Source data
========================

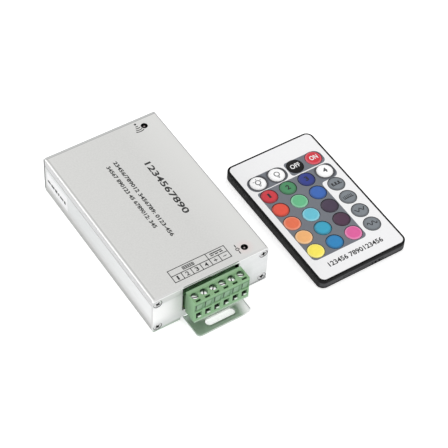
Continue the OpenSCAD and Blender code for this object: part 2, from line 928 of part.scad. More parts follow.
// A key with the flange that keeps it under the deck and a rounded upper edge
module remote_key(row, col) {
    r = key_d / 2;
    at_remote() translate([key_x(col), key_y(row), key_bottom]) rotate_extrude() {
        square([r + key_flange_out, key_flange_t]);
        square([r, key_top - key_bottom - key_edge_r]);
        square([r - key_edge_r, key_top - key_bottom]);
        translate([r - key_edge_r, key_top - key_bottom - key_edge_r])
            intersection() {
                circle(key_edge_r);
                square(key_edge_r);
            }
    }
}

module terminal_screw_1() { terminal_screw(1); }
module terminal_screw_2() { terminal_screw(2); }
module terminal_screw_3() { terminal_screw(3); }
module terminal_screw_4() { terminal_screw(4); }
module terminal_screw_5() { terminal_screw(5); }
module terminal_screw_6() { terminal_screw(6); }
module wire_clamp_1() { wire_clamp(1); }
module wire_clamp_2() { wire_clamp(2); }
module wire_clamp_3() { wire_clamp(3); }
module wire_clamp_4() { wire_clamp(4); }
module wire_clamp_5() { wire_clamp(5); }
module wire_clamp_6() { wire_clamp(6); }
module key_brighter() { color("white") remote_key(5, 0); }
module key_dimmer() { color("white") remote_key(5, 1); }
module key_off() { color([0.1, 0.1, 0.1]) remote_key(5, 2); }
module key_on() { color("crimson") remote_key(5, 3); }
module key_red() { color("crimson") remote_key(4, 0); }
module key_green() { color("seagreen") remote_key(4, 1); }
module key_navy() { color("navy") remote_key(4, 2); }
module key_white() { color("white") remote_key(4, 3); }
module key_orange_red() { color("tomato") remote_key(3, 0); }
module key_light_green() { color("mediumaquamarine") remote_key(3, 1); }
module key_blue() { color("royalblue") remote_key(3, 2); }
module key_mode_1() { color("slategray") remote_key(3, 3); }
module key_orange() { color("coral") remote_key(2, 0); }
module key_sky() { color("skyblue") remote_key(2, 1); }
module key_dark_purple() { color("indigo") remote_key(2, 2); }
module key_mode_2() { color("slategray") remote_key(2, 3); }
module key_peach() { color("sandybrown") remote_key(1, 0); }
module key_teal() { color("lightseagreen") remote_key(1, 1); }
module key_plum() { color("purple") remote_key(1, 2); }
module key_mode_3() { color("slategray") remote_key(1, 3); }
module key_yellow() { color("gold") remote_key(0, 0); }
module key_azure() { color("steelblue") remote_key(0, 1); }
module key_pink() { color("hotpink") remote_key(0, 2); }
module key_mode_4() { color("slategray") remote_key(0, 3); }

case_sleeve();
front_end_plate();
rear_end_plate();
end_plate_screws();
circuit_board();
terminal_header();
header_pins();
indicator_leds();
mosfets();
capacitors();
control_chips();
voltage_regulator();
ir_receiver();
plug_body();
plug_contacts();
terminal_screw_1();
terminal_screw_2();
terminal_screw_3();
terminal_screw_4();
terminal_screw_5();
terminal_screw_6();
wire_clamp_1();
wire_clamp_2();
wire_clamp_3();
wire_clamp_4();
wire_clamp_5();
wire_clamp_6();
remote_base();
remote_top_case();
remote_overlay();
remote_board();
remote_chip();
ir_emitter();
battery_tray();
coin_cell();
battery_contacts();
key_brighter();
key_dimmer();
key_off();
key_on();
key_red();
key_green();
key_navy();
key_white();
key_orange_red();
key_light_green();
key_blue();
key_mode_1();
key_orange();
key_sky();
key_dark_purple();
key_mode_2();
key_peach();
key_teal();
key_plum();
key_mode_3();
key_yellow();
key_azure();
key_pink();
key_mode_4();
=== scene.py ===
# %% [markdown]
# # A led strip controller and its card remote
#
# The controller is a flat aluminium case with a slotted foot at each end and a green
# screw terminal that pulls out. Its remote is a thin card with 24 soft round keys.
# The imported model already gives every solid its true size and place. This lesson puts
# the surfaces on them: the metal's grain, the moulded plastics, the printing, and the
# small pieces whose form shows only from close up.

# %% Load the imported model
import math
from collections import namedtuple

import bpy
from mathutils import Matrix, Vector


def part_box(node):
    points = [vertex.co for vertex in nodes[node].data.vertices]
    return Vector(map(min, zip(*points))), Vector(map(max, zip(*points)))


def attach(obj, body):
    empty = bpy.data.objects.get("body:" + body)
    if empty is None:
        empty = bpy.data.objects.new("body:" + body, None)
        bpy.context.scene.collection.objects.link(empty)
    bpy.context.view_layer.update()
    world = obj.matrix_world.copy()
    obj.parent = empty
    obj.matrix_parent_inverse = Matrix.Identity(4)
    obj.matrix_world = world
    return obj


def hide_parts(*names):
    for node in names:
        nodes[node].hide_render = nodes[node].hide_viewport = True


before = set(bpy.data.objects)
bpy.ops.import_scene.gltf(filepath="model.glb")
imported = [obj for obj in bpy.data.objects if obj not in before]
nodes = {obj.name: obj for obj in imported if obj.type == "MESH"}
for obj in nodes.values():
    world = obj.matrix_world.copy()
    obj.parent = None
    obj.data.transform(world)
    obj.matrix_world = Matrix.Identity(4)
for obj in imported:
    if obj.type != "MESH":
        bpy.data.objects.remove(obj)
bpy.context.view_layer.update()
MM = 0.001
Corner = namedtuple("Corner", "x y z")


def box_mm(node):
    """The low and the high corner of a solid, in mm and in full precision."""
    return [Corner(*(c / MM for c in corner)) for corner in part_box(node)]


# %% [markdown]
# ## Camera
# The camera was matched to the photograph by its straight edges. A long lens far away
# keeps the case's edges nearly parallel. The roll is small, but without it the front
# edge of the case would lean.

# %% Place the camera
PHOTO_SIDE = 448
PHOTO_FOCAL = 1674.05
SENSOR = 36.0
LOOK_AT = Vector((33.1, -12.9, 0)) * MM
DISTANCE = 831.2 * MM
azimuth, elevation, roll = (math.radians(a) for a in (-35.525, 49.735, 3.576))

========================

Set down every line of the listing above again, exactly as given.

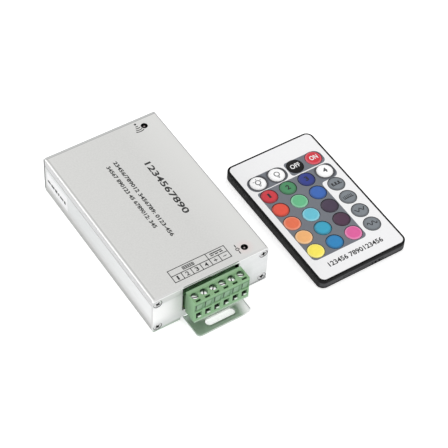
Continue the OpenSCAD and Blender code for this object: part 2, from line 928 of part.scad. More parts follow.
// A key with the flange that keeps it under the deck and a rounded upper edge
module remote_key(row, col) {
    r = key_d / 2;
    at_remote() translate([key_x(col), key_y(row), key_bottom]) rotate_extrude() {
        square([r + key_flange_out, key_flange_t]);
        square([r, key_top - key_bottom - key_edge_r]);
        square([r - key_edge_r, key_top - key_bottom]);
        translate([r - key_edge_r, key_top - key_bottom - key_edge_r])
            intersection() {
                circle(key_edge_r);
                square(key_edge_r);
            }
    }
}

module terminal_screw_1() { terminal_screw(1); }
module terminal_screw_2() { terminal_screw(2); }
module terminal_screw_3() { terminal_screw(3); }
module terminal_screw_4() { terminal_screw(4); }
module terminal_screw_5() { terminal_screw(5); }
module terminal_screw_6() { terminal_screw(6); }
module wire_clamp_1() { wire_clamp(1); }
module wire_clamp_2() { wire_clamp(2); }
module wire_clamp_3() { wire_clamp(3); }
module wire_clamp_4() { wire_clamp(4); }
module wire_clamp_5() { wire_clamp(5); }
module wire_clamp_6() { wire_clamp(6); }
module key_brighter() { color("white") remote_key(5, 0); }
module key_dimmer() { color("white") remote_key(5, 1); }
module key_off() { color([0.1, 0.1, 0.1]) remote_key(5, 2); }
module key_on() { color("crimson") remote_key(5, 3); }
module key_red() { color("crimson") remote_key(4, 0); }
module key_green() { color("seagreen") remote_key(4, 1); }
module key_navy() { color("navy") remote_key(4, 2); }
module key_white() { color("white") remote_key(4, 3); }
module key_orange_red() { color("tomato") remote_key(3, 0); }
module key_light_green() { color("mediumaquamarine") remote_key(3, 1); }
module key_blue() { color("royalblue") remote_key(3, 2); }
module key_mode_1() { color("slategray") remote_key(3, 3); }
module key_orange() { color("coral") remote_key(2, 0); }
module key_sky() { color("skyblue") remote_key(2, 1); }
module key_dark_purple() { color("indigo") remote_key(2, 2); }
module key_mode_2() { color("slategray") remote_key(2, 3); }
module key_peach() { color("sandybrown") remote_key(1, 0); }
module key_teal() { color("lightseagreen") remote_key(1, 1); }
module key_plum() { color("purple") remote_key(1, 2); }
module key_mode_3() { color("slategray") remote_key(1, 3); }
module key_yellow() { color("gold") remote_key(0, 0); }
module key_azure() { color("steelblue") remote_key(0, 1); }
module key_pink() { color("hotpink") remote_key(0, 2); }
module key_mode_4() { color("slategray") remote_key(0, 3); }

case_sleeve();
front_end_plate();
rear_end_plate();
end_plate_screws();
circuit_board();
terminal_header();
header_pins();
indicator_leds();
mosfets();
capacitors();
control_chips();
voltage_regulator();
ir_receiver();
plug_body();
plug_contacts();
terminal_screw_1();
terminal_screw_2();
terminal_screw_3();
terminal_screw_4();
terminal_screw_5();
terminal_screw_6();
wire_clamp_1();
wire_clamp_2();
wire_clamp_3();
wire_clamp_4();
wire_clamp_5();
wire_clamp_6();
remote_base();
remote_top_case();
remote_overlay();
remote_board();
remote_chip();
ir_emitter();
battery_tray();
coin_cell();
battery_contacts();
key_brighter();
key_dimmer();
key_off();
key_on();
key_red();
key_green();
key_navy();
key_white();
key_orange_red();
key_light_green();
key_blue();
key_mode_1();
key_orange();
key_sky();
key_dark_purple();
key_mode_2();
key_peach();
key_teal();
key_plum();
key_mode_3();
key_yellow();
key_azure();
key_pink();
key_mode_4();
=== scene.py ===
# %% [markdown]
# # A led strip controller and its card remote
#
# The controller is a flat aluminium case with a slotted foot at each end and a green
# screw terminal that pulls out. Its remote is a thin card with 24 soft round keys.
# The imported model already gives every solid its true size and place. This lesson puts
# the surfaces on them: the metal's grain, the moulded plastics, the printing, and the
# small pieces whose form shows only from close up.

# %% Load the imported model
import math
from collections import namedtuple

import bpy
from mathutils import Matrix, Vector


def part_box(node):
    points = [vertex.co for vertex in nodes[node].data.vertices]
    return Vector(map(min, zip(*points))), Vector(map(max, zip(*points)))


def attach(obj, body):
    empty = bpy.data.objects.get("body:" + body)
    if empty is None:
        empty = bpy.data.objects.new("body:" + body, None)
        bpy.context.scene.collection.objects.link(empty)
    bpy.context.view_layer.update()
    world = obj.matrix_world.copy()
    obj.parent = empty
    obj.matrix_parent_inverse = Matrix.Identity(4)
    obj.matrix_world = world
    return obj


def hide_parts(*names):
    for node in names:
        nodes[node].hide_render = nodes[node].hide_viewport = True


before = set(bpy.data.objects)
bpy.ops.import_scene.gltf(filepath="model.glb")
imported = [obj for obj in bpy.data.objects if obj not in before]
nodes = {obj.name: obj for obj in imported if obj.type == "MESH"}
for obj in nodes.values():
    world = obj.matrix_world.copy()
    obj.parent = None
    obj.data.transform(world)
    obj.matrix_world = Matrix.Identity(4)
for obj in imported:
    if obj.type != "MESH":
        bpy.data.objects.remove(obj)
bpy.context.view_layer.update()
MM = 0.001
Corner = namedtuple("Corner", "x y z")


def box_mm(node):
    """The low and the high corner of a solid, in mm and in full precision."""
    return [Corner(*(c / MM for c in corner)) for corner in part_box(node)]


# %% [markdown]
# ## Camera
# The camera was matched to the photograph by its straight edges. A long lens far away
# keeps the case's edges nearly parallel. The roll is small, but without it the front
# edge of the case would lean.

# %% Place the camera
PHOTO_SIDE = 448
PHOTO_FOCAL = 1674.05
SENSOR = 36.0
LOOK_AT = Vector((33.1, -12.9, 0)) * MM
DISTANCE = 831.2 * MM
azimuth, elevation, roll = (math.radians(a) for a in (-35.525, 49.735, 3.576))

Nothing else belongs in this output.